The linguistic comparison is preceded by a presentation of the methodology. In light of the conclusions reached in the historical chapter, the comparison focuses on the Bantu languages Swahili, Comorian, and Makua on the one hand, and various dialects of Malagasy on the other. These are briefly described. Although other Austronesian and African languages were also included in the comparative material, no direct participation in Afro-Austronesian contacts could be demonstrated for them. The summary of the geographical and social situation of these languages shows that Malagasy and African languages overlap, or once overlapped, in the region of the Mozambique Channel.

The linguistic comparison itself reveals parallel developments in phonology and relationships in morphology and lexicon between certain African Bantu languages and the Austronesian language Malagasy. The results of the linguistic analysis both corroborate the historical conclusions outlined earlier and allow them to be described in greater detail.

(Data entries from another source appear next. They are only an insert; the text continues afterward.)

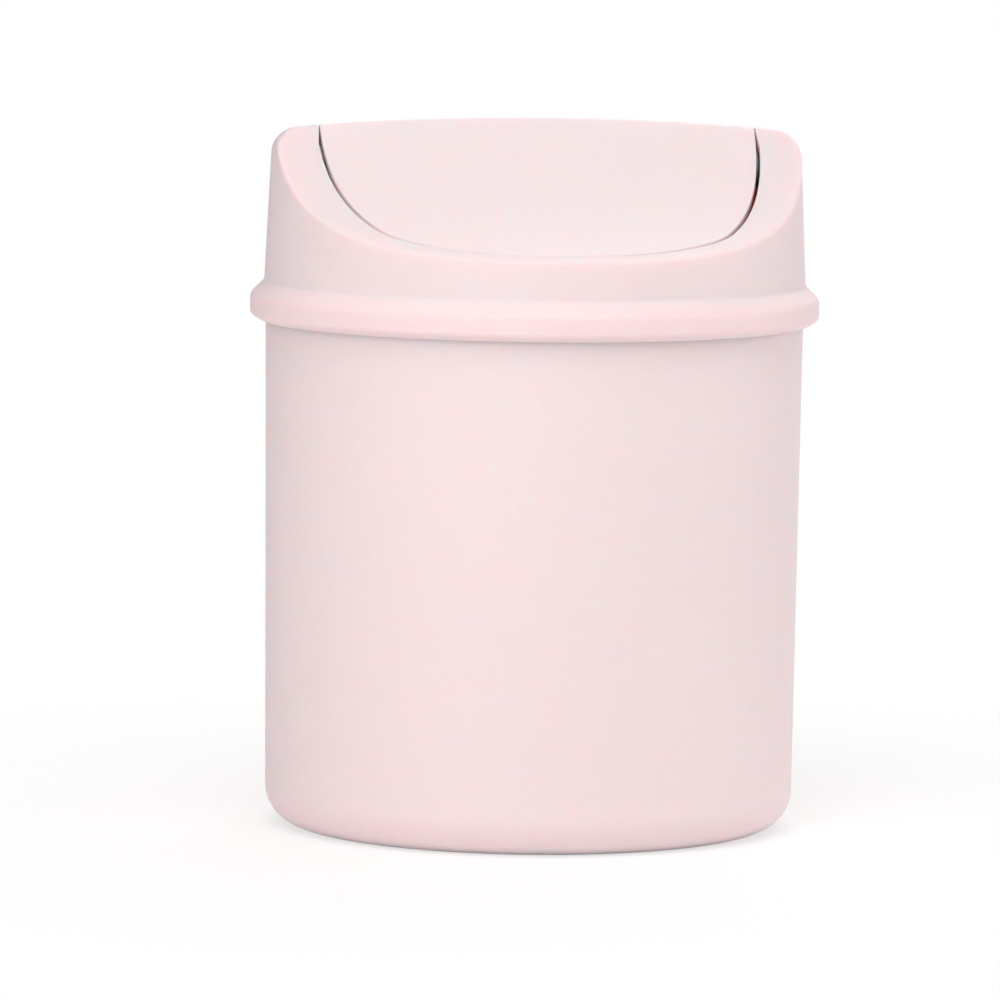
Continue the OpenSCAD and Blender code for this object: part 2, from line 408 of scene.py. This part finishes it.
def shoulder_centre():
    """Centre of the shoulder's rounding, as (radius, height)."""
    crest_drop = (LID_R - SHOULDER_ROUND) ** 2 / (2 * CROWN_R)
    z = RIDGE_Z - crest_drop - SHOULDER_ROUND
    lean = (z - SEAT_Z - BAND_SLOPE_TOP) * math.tan(LID_DRAFT)
    return LID_R - lean - SHOULDER_ROUND / math.cos(LID_DRAFT), z


def lid_wall_section(depth):
    """The lid's wall and shoulder from the bottom up, sunk by depth, as (r, z)."""
    arc_steps, flat_end, samples = 40, 20.0, 900
    cx, cz = shoulder_centre()
    r = SHOULDER_ROUND - depth
    low = SEAT_Z + (LEDGE if depth else BAND_SLOPE_TOP)
    top = (cx + r * math.cos(LID_DRAFT), cz + r * math.sin(LID_DRAFT))
    points = [(top[0] + (top[1] - low) * math.tan(LID_DRAFT), low)]
    for a in np.linspace(LID_DRAFT, math.pi / 2 - SHOULDER_SLOPE, arc_steps):
        points.append((cx + r * math.cos(a), cz + r * math.sin(a)))
    end = points[-1]
    points.append((flat_end, end[1] + (end[0] - flat_end) * math.tan(SHOULDER_SLOPE)))
    return resample(points, samples)


def meet_roof(wall, angle, depth):
    """The part of a wall section under the roof in one direction, up to the roof."""
    c, s = math.cos(angle), math.sin(angle)
    over = wall[:, 1] - roof_z(wall[:, 0] * c, wall[:, 0] * s, depth)
    first = int(np.argmax(over > 0))
    t = over[first - 1] / (over[first - 1] - over[first])
    corner = wall[first - 1] + t * (wall[first] - wall[first - 1])
    return np.vstack([wall[:first], [corner]])


def roof_run(angle, r_from, r_to, depth, count):
    """Points along the roof in one direction, from one radius to another."""
    r = np.linspace(r_from, r_to, count)
    z = roof_z(r * math.cos(angle), r * math.sin(angle), depth)
    return np.stack([r, z], -1)


def lid_angles(count):
    """Directions round the lid, closer together where the ridge meets the shoulders."""
    even = np.arange(count) * 2 * math.pi / count
    return even - 0.35 * np.sin(2 * even)


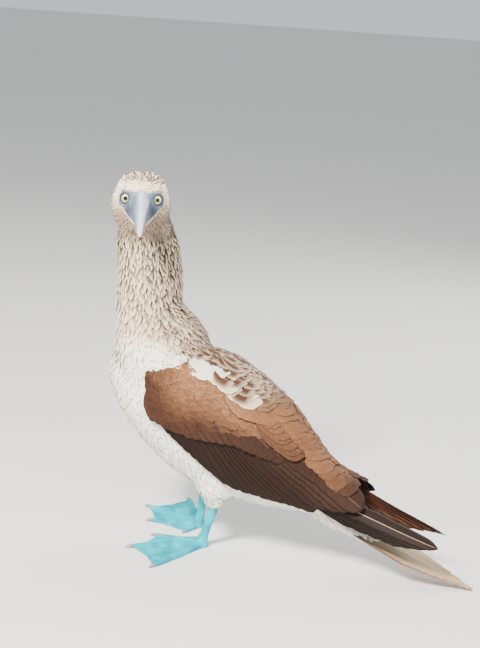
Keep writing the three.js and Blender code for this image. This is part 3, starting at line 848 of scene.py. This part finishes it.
# Tier rows: tip along the axis, tip height, length, width, slope in degrees and lift.
TIERS = {
    "primaries": (7, [(-38, 2, 125, 16, 3, 2.0), (-96, 15, 150, 16, -2, 3.5), (-131, 33, 175, 16, -8, 5.0)]),
    "secondaries": (18, [(200, -18, 60, 17, 36, 3.6), (105, -36, 128, 19, 31, 5.0),
                         (8, -6, 130, 19, 12, 6.6)]),
    "greater_coverts": (17, [(224, -15, 36, 15, 36, 6.2), (172, -5, 46, 17, 31, 7.4),
                             (122, 15, 56, 18, 24, 8.4), (70, 22, 60, 19, 13, 9.2)]),
    "tertials": (5, [(2, 4, 112, 22, 10, 8.0), (-16, 12, 120, 22, 8, 9.5), (-34, 20, 124, 20, 5, 10.6)]),
    "scapulars": (14, [(136, 40, 42, 13, 20, 10.2), (100, 46, 56, 13, 15, 11.0), (54, 28, 72, 15, 12, 11.8)]),
}
TIER_TONES = {
    "primaries": (tint(24, 16, 14), tint(36, 24, 19)), "secondaries": (tint(30, 17, 13), tint(40, 23, 16)),
    "greater_coverts": (tint(66, 41, 29), tint(54, 33, 24)), "tertials": (tint(42, 26, 19), tint(52, 33, 24)),
    "scapulars": (tint(142, 98, 66), tint(92, 60, 41)),
}
FAR_PRIMARY_TONES = tint(84, 50, 34), tint(70, 42, 30)
SHAFT_PALE = tint(206, 182, 150)


def tier_row(stations, share):
    place_in = share * (len(stations) - 1)
    return np.array([np.interp(place_in, range(len(stations)), column) for column in zip(*stations)])


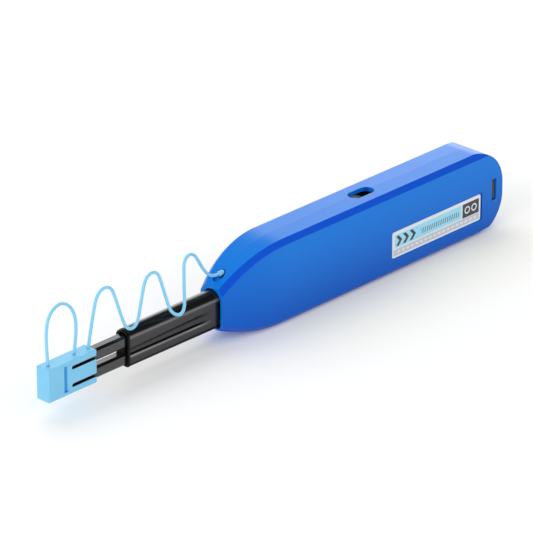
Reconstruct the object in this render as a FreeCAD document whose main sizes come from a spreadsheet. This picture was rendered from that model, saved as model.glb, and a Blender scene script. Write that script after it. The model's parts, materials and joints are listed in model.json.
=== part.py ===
"""Fibre connector cleaning pen: a push-to-clean tool with a twin nozzle for duplex connectors.

The row frame has +X towards the nozzle's tip, +Y towards the labelled side and +Z up. Its origin
is under the middle of the pen, on the flat that the case stands on. All sizes are millimetres.
"""
import FreeCAD, Part
import math
import os
import Sketcher
from FreeCAD import Placement, Rotation, Vector

# Driving dimensions. Each one is a cell of the spreadsheet, under the same name.
SIZES = {
    # case
    "case_length": 136.6,
    "case_height": 30.5,
    "case_width": 16.4,
    "case_wall": 1.5,
    "edge_bevel": 1.74,
    "nose_length": 27.0,
    "mouth_brow": 0.95,
    "mouth_sill": 0.9,
    "mouth_cheek": 0.95,
    "mouth_wall": 2.0,
    "mouth_gap": 0.65,
    "rear_top_radius": 14.0,
    "rear_foot_radius": 13.0,
    "boss_radius": 1.7,
    "boss_inset": 9.0,
    "boss_from_stop": 3.0,
    "boss_from_edge": 4.75,
    "boss_over_sleeve": 4.5,
    "peg_radius": 1.0,
    "peg_reach": 3.0,
    # window over the tape
    "window_from_rear": 63.95,
    "window_length": 10.9,
    "window_width": 5.4,
    # label and its recess
    "label_from_rear": 11.4,
    "label_length": 45.3,
    "label_height": 9.6,
    "label_foot": 5.95,
    "label_corner": 0.8,
    "label_depth": 0.3,
    "label_thick": 0.15,
    "label_gap": 0.35,
    # snap slot in the labelled side, and the stop that it holds
    "slot_from_rear": 3.3,
    "slot_length": 2.4,
    "slot_foot": 11.1,
    "slot_height": 7.95,
    "stop_from_wall": 1.5,
    "stop_length": 7.0,
    "stop_height": 13.0,
    "tab_gap": 0.45,
    "tab_inset": 0.5,
    # eyelet for the tether
    "eyelet_from_mouth": 3.7,
    "eyelet_width": 3.4,
    "eyelet_length": 5.4,
    "eyelet_depth": 1.1,
    # nozzle
    "nozzle_reach": 77.5,
    "sleeve_reach": 40.9,
    "sleeve_tail": 24.0,
    "sleeve_front_wall": 0.85,
    "sleeve_rear_wall": 1.3,
    "sleeve_crown": 1.64,
    "sleeve_sole": 0.56,
    "sleeve_arch": 2.2,
    "sleeve_corner": 1.5,
    "sleeve_rim": 0.7,
    "sleeve_throat": 5.0,
    "valley_depth": 0.45,
    "valley_height": 3.5,
    "bar_pitch": 6.25,
    "bar_width": 3.9,
    "bar_height": 4.4,
    "bar_bevel": 0.77,
    "bar_axis": 8.86,
    "bar_setback": 5.0,
    "bar_gap": 0.1,
    "fork_reach": 46.0,
    "snout_radius": 1.35,
    "snout_length": 1.8,
    "bore_radius": 0.8,
    # cleaning tips
    "tip_radius": 0.6,
    "tip_reach": 0.8,
    "tip_collar": 1.4,
    "tip_collar_length": 1.0,
    "tip_collar_from_front": 2.2,
    "tip_tail": 1.2,
    "tip_spring_length": 3.7,
    "tip_spring_radius": 1.05,
    "tip_spring_wire": 0.25,
    "tip_spring_turns": 3,
    "chamber_gap": 0.15,
    # guide cap
    "cap_length": 21.6,
    "cap_side_wall": 0.78,
    "cap_crown": 0.4,
    "cap_sole": 0.48,
    "cap_front_wall": 1.6,
    "cap_round": 0.35,
    "cap_slot_height": 1.3,
    "cap_slot_length": 11.2,
    "grip_from_front": 6.9,
    "grip_floor": 1.4,
    "grip_ramp": 1.6,
    "grip_depth": 0.7,
    "grip_margin": 1.2,
    # carriage that slides in the case
    "carriage_gap": 0.3,
    "plate_thick": 1.0,
    "carriage_room": 1.15,
    "front_block": 8.0,
    "rear_block": 3.5,
    "rear_block_gap": 0.5,
    "block_tuck": 0.5,
    "bar_tail": 2.0,
    "rail_height": 1.2,
    "pin_radius": 1.0,
    "pin_gap": 0.05,
    "snug": 0.02,
    "screw_radius": 0.7,
    "screw_head": 1.3,
    "screw_head_height": 0.7,
    "screw_reach": 2.8,
    "screw_from_top": 4.0,
    "screw_from_foot": 2.8,
    # reels and tape
    "flange_thick": 0.5,
    "end_gap": 0.2,
    "lane_gap": 0.1,
    "reel_clear": 0.35,
    "reel_spacing": 3.0,
    "supply_lift": 1.75,
    "supply_hub": 4.0,
    "tape_margin": 0.6,
    "take_up_flange": 9.5,
    "take_up_hub": 3.0,
    "take_up_tape": 5.0,
    "tape_width": 1.6,
    "tape_thick": 0.12,
    "tape_lift": 0.15,
    "high_gate_drop": 3.0,
    "low_gate_rise": 0.9,
    "guide_pin_rise": 3.0,
    "guide_pin_gap": 1.0,
    # drive
    "gear_module": 0.8,
    "pinion_teeth": 16,
    "rack_teeth": 9,
    "backlash": 0.14,
    "gear_thick": 1.8,
    "rack_body": 1.6,
    "hub_radius": 2.2,
    "ratchet_teeth": 12,
    "ratchet_radius": 5.0,
    "ratchet_depth": 0.8,
    "ratchet_thick": 0.8,
    "pawl_thick": 0.4,
    "pawl_gap": 0.1,
    "pawl_rise": 2.5,
    "leaf_thick": 0.3,
    "leaf_gap": 0.2,
    "leaf_drop": 1.5,
    # return spring
    "push_stroke": 11.0,
    "spring_radius": 3.6,
    "spring_wire": 0.35,
    "spring_turns": 6,
    "rod_radius": 2.0,
    "rod_length": 10.0,
    "rod_gap": 0.3,
    "seat_radius": 4.6,
    "seat_thick": 1.0,
    "port_height": 1.2,
    "port_depth": 3.0,
    # tether and pull loop
    "cord_radius": 0.55,
    "cord_gap": 0.05,
    "cord_tuck": 0.3,
    "knot_radius": 1.05,
    "loop_front": 2.5,
    "loop_rear": 14.1,
    "tether_from_front": 20.5,
}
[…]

Although direct relations between Southeast Asia and the African coast still cannot be proven, Afro-Austronesian relations certainly existed on Madagascar and between Madagascar’s Austronesian cultural sphere and parts of Africa, at least since the settlement of Madagascar by Austronesians and Africans.

On Madagascar, Africans and Austronesians initially lived in separate societies with their own languages. Only after approximately one thousand years did Malagasy begin to be accepted as the common language. However, this long period of shared settlement on the great island was certainly not characterised solely by ‘living side by side’, ‘ignoring each other’, or ‘fighting each other’. Cultural values, material assets, and their names were exchanged. The shared terminology for domestic animals spread throughout the island and indicates that cattle breeding and livestock rearing were introduced to Madagascar by Bantu speakers, where they became a dominant cultural feature among most of its inhabitants.

For their part, Bantu speakers adopted Austronesian agricultural innovations, such as rice and banana cultivation. These reached the African mainland through long-standing relations with Kilwa and other city states of the East African coast, which occasionally imported rice from Madagascar.

Clearly, far fewer Austronesian cultural elements and terms reached the African continent than has often been assumed. African influence on Malagasy was far more extensive.

The Comoro archipelago once served as an important link between the African coast and Madagascar. The profits of the trade passing through it were considerable, as shown by the large number of sultanates that later emerged there. These sultanates followed earlier cultures of another population that appears to have originated in Africa. Eventually, the islands and their sultanates also came under the influence of people from Madagascar. As a natural link between Madagascar and Africa, the Comoros connected Madagascar directly with Zanzibar and the region of the north-eastern Bantu, the only part of the African mainland where Austronesian linguistic influence can be demonstrated. Different languages must have been spoken simultaneously along the trading route from Madagascar via the Comoro Islands to the coast. Only in this way can the similarities in the development of the phonological systems of the participating languages be explained.

Until very recently, Swahili was used as a lingua franca in the north and along the western coast of Madagascar. The influence of Swahili and Comorian, languages used primarily by traders, on Malagasy, whose language and culture had already emerged from African and Austronesian elements, was much stronger than any influence the farming Malagasy could exert in the opposite direction.

It is therefore striking that, alongside words from general cultural and even basic vocabulary, predominantly agricultural terms entered Malagasy from Comorian and Swahili. As Swahili became increasingly important as the language of trade, some Swahili terms were even adopted by Malagasy dialects not spoken on the western coast at all. Because of its isolated distribution, the Malagasy dialect of Maore (Mayotte), which itself provides direct evidence for the presence of Malagasy at least in the Comoro Islands, was especially strongly influenced.

European support helped Malagasy speakers become more influential and gain power over African-speaking communities on Madagascar. As a result, Malagasy displaced African languages, a process that can still be observed in some parts of Madagascar today. Swahili alone was able to maintain itself while the Sultanate of Zanzibar and its long-distance trade flourished, and even the Europeans benefited from Swahili trading and navigational expertise. Owing to changing political circumstances, trade relations with the African continent eventually broke down, and for reasons of integration the last remnants of Swahili-speaking culture are now disappearing in favour of Malagasy, that syncretic culture in which African and Austronesian elements became interwoven.